Thanks Rande and J.S. for the explanations of "Pooling of Interest" - but still not clear on what is meant by "Booking Goodwill". The opposite of Booking BadWill??....Jen

-- posted by JenL_3



Top 16.   Oct 28, 1999 8:22 AM

» JenL_3 - booking goodwill

Rande - read your explanation above again:

the purchase acquisition method where the acquiring company treats the purchase as an investment and any premium paid over fair value is shown on the buyer's balance sheet as goodwill (which is typically amortized over a long period of time as a charge against earnings).

OK - Now I gottit - Thanks ...Jen

-- posted by JenL_3



Top 17.   Oct 28, 1999 8:33 AM

» JS_Mill - goodwill

"Goodwill" is the difference between the net assets of a firm, and what the acquirer pays for it.

So, if I pay $100 for XYZ.com, which has net assets of $50, then in order to make the books balance (because I've paid out $100 cash), I have to add into my books the $50 of net assets, plus a "phantom item" of $50, which is tactfully called goodwill.

"Goodwill" is made up of the value of customer relationships, quality employees, brands, etc. Plus, a lot of good old fashioned overpayment dressed up as goodwill.

If I'm American, or a modern Brit I then begin to amortise the goodwill, treating it as an asset to be depreciated over ten to twenty years. If I'm a European, or an old-style Brit, I immediately write it off as a deduction to shareholders' equity. If I'm a bank, I effectively do both (amortise for the published accounts, write off for regulatory accounts).

jsm

-- posted by JS_Mill



Top 18.   Oct 28, 1999 9:26 AM

» Kirk - Better?

JS, you state:
If I'm American, or a modern Brit I then begin to amortise the goodwill, treating it as an asset to be depreciated over ten to twenty years. If I'm a European, or an old-style Brit, I immediately write it off as a deduction to shareholders' equity. If I'm a bank, I effectively do both (amortise for the published accounts, write off for regulatory accounts).
jsm

Interesting JS. Which method do you think is better and for whom and why?

-- posted by Kirk



Top 19.   Oct 28, 1999 9:42 AM

» JS_Mill - Oh, me and Rande have discussed this a couple o' times

I personally think that the only consistent thing to do is to write off goodwill to reserves, and to construct the accounts anew. Treating goodwill as an asset just sticks in my craw -- the "goodwill" of the acquirer in terms of customers, employees, etc, is not on the balance sheet, so why should the acquiree's be? And since a good chunk of "goodwill" is overpayment which isn't even in principle an asset, it gets even worse. Strike it out and forget about it, I say.
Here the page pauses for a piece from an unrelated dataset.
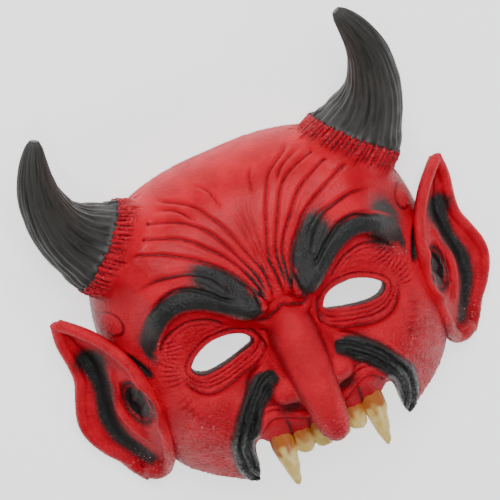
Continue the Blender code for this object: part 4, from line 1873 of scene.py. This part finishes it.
@dataclass(frozen=True)
class SkinFinish:
    """Glossy deep red paint on foam, airbrushed with black, with painted shade and painted glints."""

    deep_red: Point3 = (0.53, 0.001, 0.014)
    bright_red: Point3 = (0.68, 0.003, 0.022)
    # Painted shade in creases, hollows and on steep sides.
    shade_red: Point3 = (0.035, 0.0006, 0.001)
    black: Point3 = (0.010, 0.011, 0.0105)
    # Painted glints: pale flecks on the grain that stand in for highlights.
    painted_glint: Point3 = (0.85, 0.42, 0.40)
    lining: Point3 = (0.005, 0.0010, 0.0010)
    mottle_scale: float = 75.0
    speckle_scale: float = 900.0
    spray_scale: float = 850.0
    grain_scale: float = 780.0
    gloss_scale: float = 300.0
    relief_scale: float = 820.0
    relief_depth: float = 0.0022
    coat_roughness: float = 0.1
    specular: float = 0.12

    def material(self) -> bpy.types.Material:
        """Return the skin's material.

        Returns:
            The material, on which the black, the painted shade, PEBBLE and LINING tell; the grain also
            carries painted glints.
        """
        nodes = Nodes("red_foam_paint")
        mottle = nodes.noise(self.mottle_scale, 3)
        red = nodes.mix(nodes.span(mottle, 0.35, 0.65), self.deep_red, self.bright_red)
        speckle = nodes.noise(self.speckle_scale, 2, 0.7)
        # Painted shade, speckled.
        crease = nodes.math("MULTIPLY", nodes.layer(Layer.CREASE), nodes.span(speckle, 0.2, 0.7, 0.8, 1.1))
        red = nodes.mix(nodes.span(crease, 0.05, 0.9), red, self.shade_red)
        mist = nodes.math("SUBTRACT", nodes.noise(self.spray_scale, 4, 0.75), 0.5)
        lay_black = nodes.math("ADD", nodes.layer(Layer.BLACK_AND_SHADE), nodes.math("MULTIPLY", mist, 0.9))
        black_and_shade = nodes.span(lay_black, 0.12, 0.9)
        # Painted glints on the grain, where the skin is grainiest.
        grainy = nodes.span(nodes.layer(Layer.PEBBLE), 0.55, 1.0)
        grain = nodes.noise(self.grain_scale, 1)
        grain = nodes.math("ADD", grain, nodes.math("MULTIPLY", grainy, 0.07))
        painted_glint = nodes.math("MULTIPLY", nodes.span(grain, 0.68, 0.8), nodes.math("MULTIPLY", grainy, 0.6))
        colour = nodes.mix(painted_glint, nodes.mix(black_and_shade, red, self.black), self.painted_glint)
        colour = nodes.mix(nodes.layer(Layer.LINING), colour, self.lining)
        rough = nodes.span(nodes.layer(Layer.LINING), 0.0, 1.0, 0.42, 0.8)
        rough = nodes.math("ADD", rough, nodes.span(nodes.noise(self.gloss_scale, 2), 0.3, 0.7, -0.06, 0.08))
        coat = nodes.math("ADD", nodes.span(nodes.layer(Layer.PEBBLE), 0.15, 1.0, 0.12, 0.42),
                          nodes.math("MULTIPLY", black_and_shade, 0.35))
        coat = nodes.math("MULTIPLY", coat, nodes.span(nodes.layer(Layer.LINING), 0.0, 1.0, 1.0, 0.0))
        nodes.set(Base_Color=colour, Roughness=rough, Coat_Weight=coat,
                  Coat_Roughness=self.coat_roughness, Specular_IOR_Level=self.specular)
        relief = nodes.noise(self.relief_scale, 3, 0.6)
        relief = nodes.math("MULTIPLY", relief, nodes.layer(Layer.PEBBLE))
        nodes.relief(relief, 1.0, self.relief_depth)
        return nodes.material


@dataclass(frozen=True)
class HornFinish:
    """Satin charcoal paint, streaked along the horn, with painted shade in its cuts."""

    charcoal: Point3 = (0.027, 0.026, 0.023)
    worn: Point3 = (0.044, 0.042, 0.037)
    # Painted shade in the cuts.
    crease: Point3 = (0.010, 0.010, 0.010)
    streak_scale: float = 5.0
    fibre_scale: float = 9.0
    dust_scale: float = 900.0
    relief_depth: float = 0.0005
    coat: float = 0.15
    coat_roughness: float = 0.25

    def material(self) -> bpy.types.Material:
        """Return the horns' material.

        Returns:
            The material, streaked by the points' grain.
        """
        nodes = Nodes("horn_charcoal")
        grain = nodes.vector("grain")
        streak = nodes.noise(self.streak_scale, 4, 0.65, grain)
        colour = nodes.mix(nodes.span(streak, 0.4, 0.72), self.charcoal, self.worn)
        colour = nodes.mix(nodes.layer(Layer.CREASE), colour, self.crease)
        nodes.set(Base_Color=colour, Roughness=nodes.span(streak, 0.3, 0.7, 0.38, 0.52),
                  Coat_Weight=self.coat, Coat_Roughness=self.coat_roughness)
        fibre = nodes.noise(self.fibre_scale, 3, 0.6, grain)
        fine = nodes.math("ADD", fibre, nodes.math("MULTIPLY", nodes.noise(self.dust_scale, 2), 0.3))
        nodes.relief(fine, 0.5, self.relief_depth)
        return nodes.material


@dataclass(frozen=True)
class ToothFinish:
    """Cream paint, stained orange brown at the roots."""

    cream: Point3 = (0.78, 0.53, 0.12)
    pale: Point3 = (0.86, 0.66, 0.24)
    root: Point3 = (0.45, 0.12, 0.012)
    patch_scale: float = 260.0
    relief_scale: float = 600.0
    relief_depth: float = 0.0004
    coat: float = 0.12
    coat_roughness: float = 0.2

    def material(self) -> bpy.types.Material:
        """Return the teeth's material.

        Returns:
            The material, on which STAIN tells.
        """
        nodes = Nodes("tooth_paint")
        patch = nodes.noise(self.patch_scale, 3, 0.6)
        colour = nodes.mix(nodes.span(patch, 0.35, 0.65), self.cream, self.pale)
        stain = nodes.math("MULTIPLY", nodes.layer(Layer.STAIN), nodes.span(patch, 0.25, 0.6, 0.75, 1.05))
        colour = nodes.mix(nodes.span(stain, 0.05, 0.8), colour, self.root)
        nodes.set(Base_Color=colour, Roughness=nodes.span(patch, 0.3, 0.7, 0.36, 0.5),
                  Coat_Weight=self.coat, Coat_Roughness=self.coat_roughness)
        nodes.relief(nodes.noise(self.relief_scale, 2), 0.3, self.relief_depth)
        return nodes.material


@dataclass(frozen=True)
class FloorFinish:
    """White lit table top."""

    white: Point3 = (0.86, 0.86, 0.86)
    roughness: float = 0.9
    glow: float = 1.3

    def material(self) -> bpy.types.Material:
        """Return the floor's material.

        Returns:
            The material, which glows a little so that the table looks white.
        """
        nodes = Nodes("white_table")
        nodes.set(Base_Color=self.white, Roughness=self.roughness,
                  Emission_Color=(1.0, 1.0, 1.0), Emission_Strength=self.glow)
        return nodes.material


# Studio

@dataclass(frozen=True)
class Lamp:
    """A soft round light: its name, place and size in metres, and power in watts."""

    name: str
    place: Point3
    size: float
    watts: float


@dataclass
class Studio:
    """The white table, the soft lights and the camera that looks down on the mask."""

    turn: float = math.radians(5.0)
    lean: float = math.radians(20.0)
    roll: float = math.radians(22.2)
    distance: float = 0.9
    aim: Point3 = (-0.0029, 0.0153, 0.040)
    pixels_per_mm: float = 2.02
    frame_pixels: int = 500
    sensor: float = 36.0
    floor_cells: int = 8
    floor_half_size: float = 3.0
    floor_drop: float = 0.0004
    world_strength: float = 0.16
    lamps: tuple[Lamp, ...] = (
        Lamp("key", (0.1, 0.8, 1.0), 0.8, 13.5),
        Lamp("left_fill", (-0.9, -0.1, 0.8), 1.2, 1.2),
        Lamp("front_fill", (0.5, -0.9, 0.7), 0.16, 3.0),
        Lamp("glint", (-0.25, 0.1, 1.2), 0.1, 1.6),
    )

    def camera(self) -> None:
        """Place the camera at the photograph's angle."""
        back = np.array([-math.sin(self.turn) * math.cos(self.lean), math.sin(self.lean),
                         math.cos(self.turn) * math.cos(self.lean)])
        right = np.array([math.cos(self.turn), 0, math.sin(self.turn)])
        up = np.cross(back, right)
        rolled = math.cos(self.roll) * right - math.sin(self.roll) * up
        rolled_up = math.sin(self.roll) * right + math.cos(self.roll) * up
        data = bpy.data.cameras.new("camera")
        data.sensor_width = self.sensor
        data.lens = self.pixels_per_mm / MM * self.distance / self.frame_pixels * self.sensor
        camera = bpy.data.objects.new("camera", data)
        place = np.eye(4)
        place[:3, :4] = np.column_stack([rolled, rolled_up, back, np.array(self.aim) + back * self.distance])
        camera.matrix_world = Matrix(place.tolist())
        bpy.context.scene.collection.objects.link(camera)
        bpy.context.scene.camera = camera

    def floor(self) -> None:
        """Lay the white table top under the mask."""
        made = bmesh.new()
        bmesh.ops.create_grid(made, x_segments=self.floor_cells, y_segments=self.floor_cells,
                              size=self.floor_half_size)
        mesh = bpy.data.meshes.new("floor")
        made.to_mesh(mesh)
        made.free()
        mesh.materials.append(FloorFinish().material())
        floor = bpy.data.objects.new("floor", mesh)
        floor.location.z = -self.floor_drop
        bpy.context.scene.collection.objects.link(floor)

    def hang(self, lamp: Lamp) -> None:
        """Hang a soft light that faces the mask.

        Args:
            lamp: The light's name, place, size and power.
        """
        data = bpy.data.lights.new(lamp.name, "AREA")
        data.shape = "DISK"
        data.size = lamp.size
        data.energy = lamp.watts
        light = bpy.data.objects.new(lamp.name, data)
        light.location = lamp.place
        light.rotation_euler = (-Vector(lamp.place)).to_track_quat("-Z", "Y").to_euler()
        bpy.context.scene.collection.objects.link(light)

    def build(self) -> None:
        """Set up the table, lights, surroundings and camera."""
        self.camera()
        self.floor()
        for lamp in self.lamps:
            self.hang(lamp)
        world = bpy.data.worlds.new("soft_white")
        world.use_nodes = True
        sky = world.node_tree.nodes["Background"]
        sky.inputs["Color"].default_value = (1, 1, 1, 1)
        sky.inputs["Strength"].default_value = self.world_strength
        bpy.context.scene.world = world


def main() -> None:
    """Build the mask's pieces and the studio."""
    logging.basicConfig(level=logging.INFO, format="%(message)s")
    tool, form, horn, teeth = SweptForm(), FaceForm(), Horn(), Teeth()
    skin_paint, horn_paint, tooth_paint = (SkinFinish().material(), HornFinish().material(),
                                           ToothFinish().material())
    skin = FaceSkin(form, horn).mesh(tool, Carving(form, horn))
    as_piece("mask_skin", skin, skin_paint)
    ear, fluted = Ear().mesh(tool), horn.mesh(tool)
    for side in Side:
        name = side.name.lower()
        own_ear = ear.copy() if side is Side.LEFT else mirrored(ear)
        own_horn = fluted.copy() if side is Side.LEFT else mirrored(fluted)
        as_piece(f"ear_{name}", own_ear, skin_paint)
        as_piece(f"horn_{name}", own_horn, horn_paint)
        as_piece(f"fang_{name}", teeth.fang(tool, side), tooth_paint)
    as_piece("incisors", teeth.incisors(tool), tooth_paint)
    Studio().build()


if __name__ == "__main__":
    main()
On the other hand, a lot of other intelligent analysts will say that the money spent on an acquisition was shareholders' money, and it didn't just disappear. So, something ought to exist to mark that. Added to that, the expansion of the equity base and charge to P&L makes managers who care about accounting earnings more reluctant to carry out acquisitions, which is considered a Good Thing.

There's points on both sides. Fundamentally, the problem is that, in a cost-based accounting model with double entry bookkeeping, there's no real way to account for it when someone chooses to pay more for an asset than its recorded as being "worth".

jsm

-- posted by JS_Mill



Top 20.   Oct 28, 1999 9:52 AM

» DennisL - Got out of banks at the wrong time?

I hope my getting out of that bank sector fund I had been in for 13 years last spring wasn't a mistake. Man, are the bank stocks ever taking off like a rocket today!

-- posted by DennisL



Top 21.   Oct 28, 1999 10:16 AM

» Thruhiker - Jen

Bottom line is that pooling may not be permitted to be used on acquisitions starting in 2001, which means that on mergers effective after 2000 goodwill must be booked and subsquently amortized (an additional annual expense). Accordingly, the theory is that any contemplated mergers will take place before 2001 so as to be able to use the preferential accounting treatment.

I like BTO, because IF merger activity is accelerated next year, the discount on this closed end fund should narrow, thus increasing your return.

-- posted by Thruhiker



Top 22.   Oct 28, 1999 10:27 AM

» Thruhiker - Discount/Premium

One last comment on closed end funds for those who have never invested in one. Always check the discount/premium before investing. Info can be found in Barons and Mondays WSJ. Discount on BTO was 19% when I invested; last time I checked it was it the 15% range.

-- posted by Thruhiker



Top 23.   Nov 2, 1999 8:16 AM

» JenL_2 - Financial Fund Picks

Lita posted this link from 11/2 Smart Money on the "Mutual Funds" thread:

Banking on Reform

.....Jen

-- posted by JenL_2



Top 24.   Nov 2, 1999 10:05 AM

» DennisL - Bank Stocks

Have you ever seen such a volatile sector as banking of late? These bank stocks are behaving like Internet stocks!

Kirk, Rande, anyone know why? Banking used to be a steady-as-she-goes sector.